My Role: Board Member & CTO
In mid-2023, team became obsessed with implementing large language models and transformers. Everyone was talking about ChatGPT, so we decided our next generation product should use LLMs. We hired deep learning researcher from top AI lab, allocated $3M budget, committed half of engineering to the project. Business argument: "customers will want AI," "LLMs can do more with less training data," "transformers are the future." No customers asked for it. We didn't conduct market research. The lead researcher assured us LLM approach would be 10x better than traditional ML. Convinced board (including me) that this was existential—stay with old ML and we'd be obsolete in 2 years.

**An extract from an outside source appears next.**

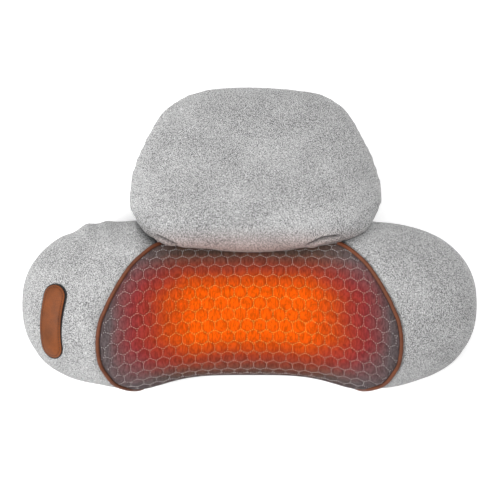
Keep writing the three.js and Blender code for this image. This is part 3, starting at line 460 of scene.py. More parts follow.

Built LLM-based system took 18 months. Results: 67% accuracy on same test cases. Worse than our old model. We debugged for 3 months—model was hallucinating, producing confident wrong answers. Switched to hybrid approach (LLM with traditional ML guardrails): 89% accuracy. Still worse than original 92%. Cost the company $4M in engineering spend with zero revenue benefit. Meanwhile, our core business slowed—best engineers were on AI project. Customer churn accelerated because product updates stopped. Lost 2 major customers who needed reliability over "AI-ness." Revenue dropped 30%. Stock value tanked. Investors demanded explanation. We eventually killed the LLM project, returned to original ML approach, but 8 months of customer momentum was lost. Total impact: $14M in lost revenue + opportunity cost.
Team proposes LLM pivot
Board approves LLM project, $3M allocated
Deep learning researcher hired, team starts building
First LLM prototype shows promise in early tests
Full LLM system ready for evaluation
Accuracy tests show 67% - worse than baseline
Hybrid approach achieves 89% - still short
First major customer churns due to lack of updates
LLM project killed, return to core ML
"Chasing technology hype kills companies that have product-market fit. Ground truth (customer data) beats researcher theory."
$4M direct spend, $10M in lost revenue and contract value.
Felt stupid. Was convinced by hype and researcher credentials instead of data.
CTO lost credibility with engineering team. Investors questioned board judgment. Some customers switched to competitors.